“A piccoli passi”… si fa una grande musica

concerto-furibondo

GABRIELLA MONGARDI

“ A piccoli passi” era il titolo del concerto tenuto a Mondovì sabato 5 giugno dal Furibondo String Trio (Liana Mosca al violino, Gianni de Rosa alla viola e Marcello Scandelli al violoncello), il cui programma si estendeva dal repertorio classico fino al romanticismo di Franz Schubert.

Il trio d’archi è di fatto un’orchestra d’archi in formato tascabile, o meglio da salotto, nata per il piacere di fare musica insieme (musizieren) e per il piacere degli ascoltatori, nell’era in cui non esistevano mezzi meccanici (men che meno elettronici) per la riproduzione del suono. Prima presso le corti aristocratiche, e poi nei palazzi della buona borghesia, la musica da camera era intrattenimento piacevole, passatempo molto apprezzato e i compositori scrivevano appositamente brani leggeri e gradevoli, assecondando le richieste del pubblico, come nel caso di Felice Giardini, il più “vecchio” degli autori in programma. Il suo trio per archi in Fa maggiore si apre con un andante un po’ monotono, si vivacizza con echi mozartiani del grazioso e si conclude con un allegro che mescola vari tempi di danza, in una girandola di “effetti speciali”.

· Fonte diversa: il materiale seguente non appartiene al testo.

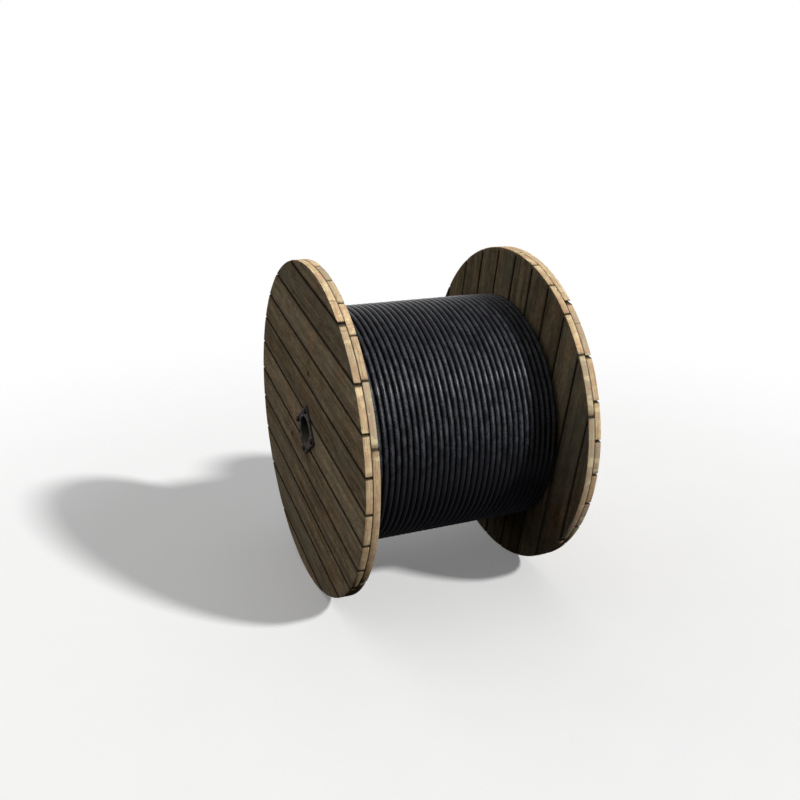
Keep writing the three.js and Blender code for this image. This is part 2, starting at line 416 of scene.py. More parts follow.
class Grain:
    """What a board stores for its material: places in its grain, edges, pith, tone, painted shade and seed.
    """

    def __init__(self, nodes):
        self.nodes = nodes
        self.place = nodes.stored("grain_place")
        self.along, self.across, self.through = nodes.split(self.place)
        self.reach = nodes.length(nodes.join(self.along, self.across, 0.0))
        self.seed = nodes.grow(nodes.stored("board_seed"), (37.0, 53.0, 41.0))
        self.pith_across, self.pith_through, self.pith_lean = nodes.split(nodes.stored("board_pith"))
        self.bright, self.warm, self.worn = nodes.split(nodes.stored("board_tone"))
        self.first_edge, self.last_edge, self.joint_side = nodes.split(nodes.stored("board_edges"))
        self.painted_shade = nodes.split(nodes.stored("board_painted_shade"))[0]

    def noise(self, stretch, detail, roughness=0.5, scale=1.0):
        """Noise stretched along, across and through the board, different on every board."""
        place = self.nodes.shift(self.nodes.grow(self.place, stretch), self.seed)
        return self.nodes.noise(place, scale, detail, roughness)


def knots(nodes, grain):
    """Knots in some of the cells: their round spots, and how far the rings flow round them."""
    cell_scale = 4.6
    flat = nodes.shift(nodes.join(nodes.times(grain.along, 0.82), grain.across, 0.0), grain.seed)
    inputs = {"Vector": flat, "Scale": cell_scale, "Randomness": 0.9}
    cells = nodes.add("ShaderNodeTexVoronoi", inputs, voronoi_dimensions="3D").outputs
    kept = nodes.band(nodes.split(cells["Color"])[0], 0.60, 0.62)
    room = nodes.math("DIVIDE", cells["Distance"], cell_scale)
    spot = nodes.times(nodes.band(room, 0.016, 0.007), kept)
    flow = nodes.times(nodes.band(room, 0.060, 0.004), kept)
    return spot, flow


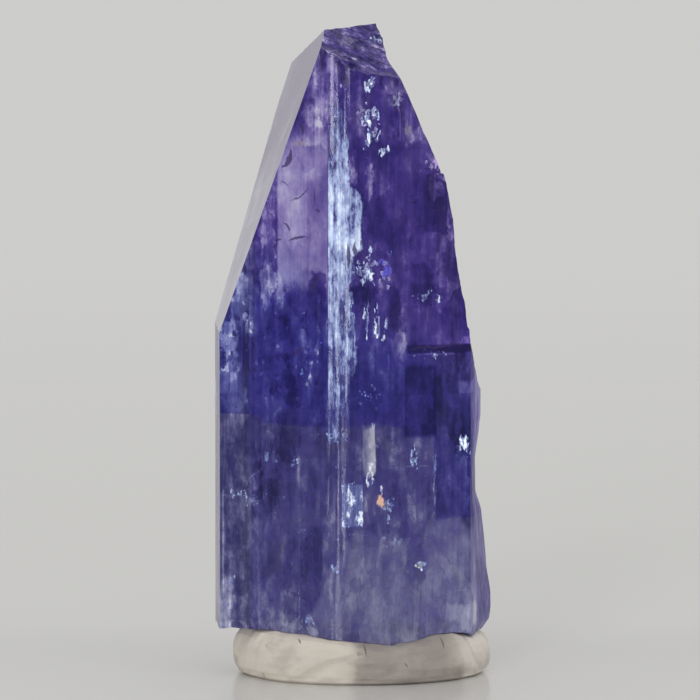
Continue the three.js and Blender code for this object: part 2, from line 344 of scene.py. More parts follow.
class Graph:
    """The node tree of one material or of the world, emptied when it is taken over."""

    def __init__(self, owner: bpy.types.Material | bpy.types.World) -> None:
        """Empties the owner's node tree.

        Args:
            owner: the material or the world.
        """
        owner.use_nodes = True
        self.owner = owner
        self.tree = owner.node_tree
        self.tree.nodes.clear()

    @staticmethod
    def _set_stops(ramp: bpy.types.ColorRamp, stops: list[tuple[float, Colour]]) -> None:
        """Gives a colour ramp its stops.

        Args:
            ramp: the ramp.
            stops: the place and the colour of each, from the left.
        """
        while len(ramp.elements) < len(stops):
            ramp.elements.new(1.0)
        for element, (place, colour) in zip(ramp.elements, stops):
            element.position = place
            element.color = (*colour, 1.0)

    def node(
        self, kind: str, inputs: dict, out: str | int | None = 0, **settings: str | list
    ) -> Socket | None:
        """Adds one node.

        Args:
            kind: Blender's name of the node type, without its ShaderNode.
            inputs: values or Sockets by the input's name or place. A colour is three numbers.
            out: the name or place of the output to give, if any.
            settings: the node's properties, or a ramp's stops, set before its inputs.

        Returns:
            The output, or None if none is wanted.
        """
        made = self.tree.nodes.new("ShaderNode" + kind)
        if "stops" in settings:
            self._set_stops(made.color_ramp, settings.pop("stops"))
        for name, value in settings.items():
            setattr(made, name, value)
        for name, value in inputs.items():
            socket = made.inputs[name]
            if isinstance(value, Socket):
                self.tree.links.new(value.output, socket)
            else:
                socket.default_value = (*value, 1.0) if socket.type == "RGBA" else value
        return None if out is None else Socket(self, made.outputs[out])

    def math(self, operation: str, a: Socket | float, b: Socket | float) -> Socket:
        """One Math node."""
        return self.node("Math", {0: a, 1: b}, operation=operation)

    def vector(self, operation: str, *values: Socket | tuple) -> Socket:
        """One Vector Math node."""
        out = "Value" if operation in ("DOT_PRODUCT", "LENGTH") else "Vector"
        return self.node("VectorMath", dict(enumerate(values)), out, operation=operation)

    def mix(self, factor: Socket, a: Socket | Colour, b: Socket | Colour) -> Socket:
        """A colour from a at factor 0 to b at factor 1."""
        return self.node("Mix", {0: factor, 6: a, 7: b}, 2, data_type="RGBA")

    def layered(self, base: Socket | Colour, *layers: tuple[Socket, Socket | Colour]) -> Socket:
        """A base colour under layers, each a factor and a colour.

        Args:
            base: the lowest colour.
            layers: the factor and the colour of each, from the lowest up.

        Returns:
            The colour.
        """
        for factor, colour in layers:
            base = self.mix(factor, base, colour)
        return base

    def stretched(self, point: Socket, scale: tuple[float, float, float]) -> Socket:
        """A point with each coordinate multiplied."""
        return self.vector("MULTIPLY", point, scale)

    def millimetres(self) -> Socket:
        """The object coordinates in mm."""
        return self.stretched(self.node("TexCoord", {}, "Object"), (1 / MM, 1 / MM, 1 / MM))

    def axes(self, point: Socket) -> list[Socket]:
        """The three coordinates of a point."""
        parts = self.node("SeparateXYZ", {"Vector": point}).output.node.outputs
        return [Socket(self, part) for part in parts]

    def cloud(
        self, point: Socket, scale: tuple[float, float, float], detail: float, rough: float, out: str = "Fac"
    ) -> Socket:
        """Noise of about 0 to 1 over a point, with its own scale for each axis, in cycles per mm."""
        inputs = {"Vector": self.stretched(point, scale), "Scale": 1.0, "Detail": detail, "Roughness": rough}
        return self.node("TexNoise", inputs, out)

    def blocks(self, point: Socket, scale: tuple[float, float, float]) -> Socket:
        """A random number from 0 to 1 for each of many box-like cells."""
        inputs = {"Vector": self.stretched(point, scale), "Scale": 1.0, "Randomness": 0.8}
        return self.axes(self.node("TexVoronoi", inputs, "Color", distance="CHEBYCHEV", feature="F1"))[0]

    def ramp(self, value: Socket, places: tuple[float, ...], colours: tuple[Colour, ...]) -> Socket:
        """A colour by a value from 0 to 1, straight between colours at places."""
        return self.node("ValToRGB", {"Fac": value}, stops=list(zip(places, colours)))

    def profile(self, value: Socket, stops: Stops) -> Socket:
        """A straight line between stops of value and result.

        Args:
            value: what is looked up.
            stops: the stops, from the lowest value.

        Returns:
            The result.
        """
        places, results = np.array(stops).T
        low, high, least, most = places[0], places[-1], results.min(), results.max()
        share = self.node("MapRange", {"Value": value, "From Min": low, "From Max": high})
        greys = [(grey, grey, grey) for grey in (results - least) / (most - least)]
        return least + (most - least) * self.axes(self.ramp(share, (places - low) / (high - low), greys))[0]

    def bump(
        self, height: Socket, depth: float, strength: Socket | float, normal: Socket | None = None
    ) -> Socket:
        """A normal tilted by a height field of that depth in mm, over an earlier normal if given."""
        inputs = {"Height": height, "Distance": depth * MM, "Strength": strength}
        return self.node("Bump", inputs if normal is None else {**inputs, "Normal": normal})

    def lines(self, point: Socket, lines: tuple[Line, ...]) -> Socket:
        """Where the lines are, from 0 to 1.

        Along a line u goes from 0 to 1, and q is 4u(1 - u). A point's distance from the chord, less the bow
        times q, is compared with half the width times q.

        Args:
            point: the point, in mm.
            lines: the lines.

        Returns:
            The sum of all lines.
        """
        total = 0.0
        for line in lines:
            (x0, z0), (x1, z1) = line.start, line.end
            dx, dz = x1 - x0, z1 - z0
            run = math.hypot(dx, dz)
            along = self.vector("DOT_PRODUCT", point, (dx / run**2, 0.0, dz / run**2))
            u = along - (x0 * dx + z0 * dz) / run**2
            q = u * (1 - u) * 4
            aside = self.vector("DOT_PRODUCT", point, (-dz / run, 0.0, dx / run)) - (z0 * dx - x0 * dz) / run
            away = self.math("ABSOLUTE", aside - line.bow * q, 0.0)
            total = (0.5 * line.width * q - away).step(-0.012, 0.02) + total
        return total.clamp()

    def finish(
        self, surface: Socket, volume: Socket | None = None, kind: str = "OutputMaterial"
    ) -> bpy.types.Material | bpy.types.World:
        """Ends the graph in an output node and gives the owner of the tree.

        Args:
            surface: the shader of the surface or of the background.
            volume: the shader of the inside, if any.
            kind: the output node's type, without its ShaderNode.

        Returns:
            The material or the world.
        """
        inputs = {"Surface": surface}
        if volume is not None:
            inputs["Volume"] = volume
        self.node(kind, inputs, None)
        return self.owner


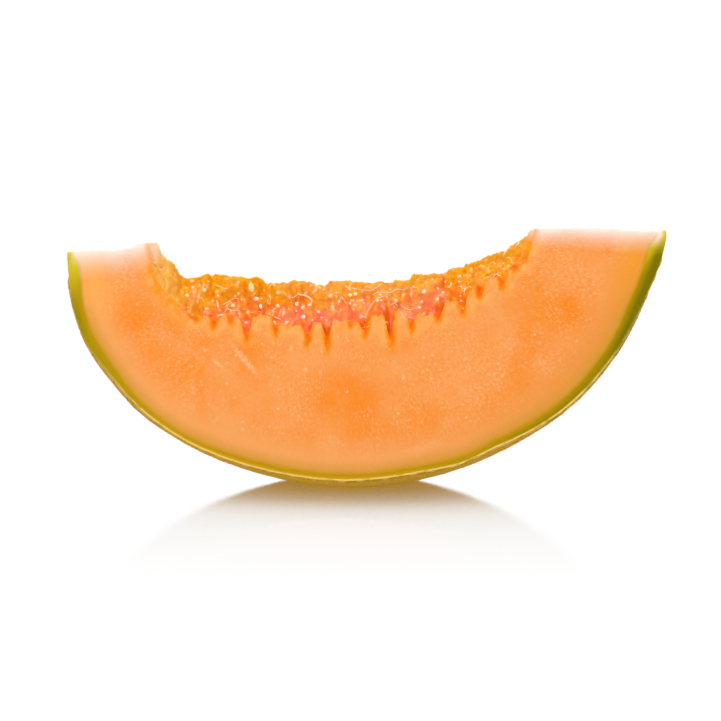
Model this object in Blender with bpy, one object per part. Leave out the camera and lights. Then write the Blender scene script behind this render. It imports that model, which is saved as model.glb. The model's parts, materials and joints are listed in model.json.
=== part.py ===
"""One wedge of a netted cantaloupe, as cut, resting on its rind.

The fruit lay along X, stem end at -X and blossom end at +X. Two straight cuts
meet in one line along the fruit, the cutting line, and everything below is
measured from that line: x along it, radius away from it, and angle round it,
zero straight down, negative towards the near cut face (-Y) and positive towards
the far one (+Y). The wedge is one closed solid: rind with its raised net, two
flat cut faces, blunt top edges, and the ragged hollow that the seeds left.

Metres, +Z up. The origin is the middle of the small flat spot it rests on.
"""

import math
import random
from collections import defaultdict

import bmesh
import bpy
import numpy as np
from mathutils import Matrix, Vector, noise
from mathutils.geometry import delaunay_2d_cdt

MM = 0.001

# Fruit: half lengths from the belly to each end, with the two exponents that
# make the stem end blunt and draw the blossom end out to a point.
BELLY_X = -5.0 * MM
BELLY_RADIUS = 71.9 * MM
STEM_END = (79.1 * MM, 1.59, 0.388)
BLOSSOM_END = (92.2 * MM, 2.105, 0.603)
# Gentle swells and pinches of the outline: bearing from the belly, width, height.
SWELLS = (
    (math.radians(-60), math.radians(7), -0.7 * MM),
    (math.radians(48), math.radians(12), 0.3 * MM),
    (math.radians(76), math.radians(8), -0.9 * MM),
)

# Cuts, and how the wedge stands: the blossom end is a little higher.
NEAR_CUT = math.radians(-23.5)
FAR_CUT = math.radians(27.5)
ROCK = math.radians(2.3)
FLAT_SPOT_DEPTH = 0.5 * MM
# The net is worn away where the wedge rests, and comes back over this distance.
WORN_REACH = 10.0 * MM
WORN_FADE = 7.0 * MM

# Raised net on the rind.
NET_SEED = 7
NET_CELL = 6.7 * MM
NET_JITTER = 0.36
NET_RIDGE_WIDTH = 1.9 * MM
NET_HEIGHT = 0.75 * MM
NET_SHORTEST_SIDE = 0.9 * MM
NET_UNEVENNESS = 0.45
NET_WAVELENGTH = 15.0 * MM
# Cells are laid out past the cut faces by this many cells, so that none is missing at the cuts.
NET_SPARE_CELLS = 1.6
# The net stops where the fruit narrows to this radius at each end.
BARE_END_RADIUS = 8.5 * MM
BARE_END_STEPS = 3

# Blunt top edges, as (x, radius) from each tip of the wedge to the hollow.
STEM_TOP_EDGE = (
    (-83.8, 2.6), (-80.0, 2.0), (-74.5, 2.1), (-69.0, 2.3), (-65.5, 1.8), (-62.5, 0.9), (-60.0, 0.6),
)
BLOSSOM_TOP_EDGE = (
    (50.5, 0.6), (56.0, 0.7), (62.0, 0.9), (68.5, 1.4), (75.5, 2.0), (82.0, 2.5), (86.9, 2.8),
)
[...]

Il trio per archi in Sol maggiore di Boccherini inizia invece con un delicato andantino venato di chiaroscuri (alla cupezza del violoncello rispondono consolatori violino e viola con scale e arpeggi), ma la sorpresa è nel tempo di minuetto, impaziente e nervoso, percorso da profondi sospiri.

Ancor più sorprendenti le trascrizioni (attribuite a Mozart, ma senza conferme recenti) delle fughe di Johann Sebastian Bach, precedute da un movimento lento (adagio o largo). Di salottiero hanno ben poco, soprattutto la n.4: le tre voci non edificano una cattedrale sonora come in Bach, ma si incalzano, si inseguono, si intrecciano in un’armonia severa, tempestosa, quasi dolorosa, che esprime il lato umbratile della vita e della psiche, schiacciata dal peso del negativo: l’atmosfera ricorda quella inquieta dello Sturm und Drang.

Ha struttura fugata anche la Triosatz n.1 di Schubert, sfavillante di grazia. La fuga qui è la cornice che la tradizione fornisce per dar voce a una tensione irrisolta, alla nuova sensibilità romantica, per cui la musica era l’arte dell’infinito. Come ha affermato il celebre direttore d’orchestra Nikolaus Harnoncourt: «La musica è una lingua dell’ineffabile, che però si avvicina ad alcune verità ultime, ad alcune segrete esperienze ben più della “lingua delle parole”».  

Hanno dimostrato di esserne ben consapevoli i tre musicisti, che hanno concluso il concerto con l’aria “Lascia ch’io pianga” dal Rinaldo di Händel, dedicata a tutte le vittime della pandemia che ci ha così duramente colpiti.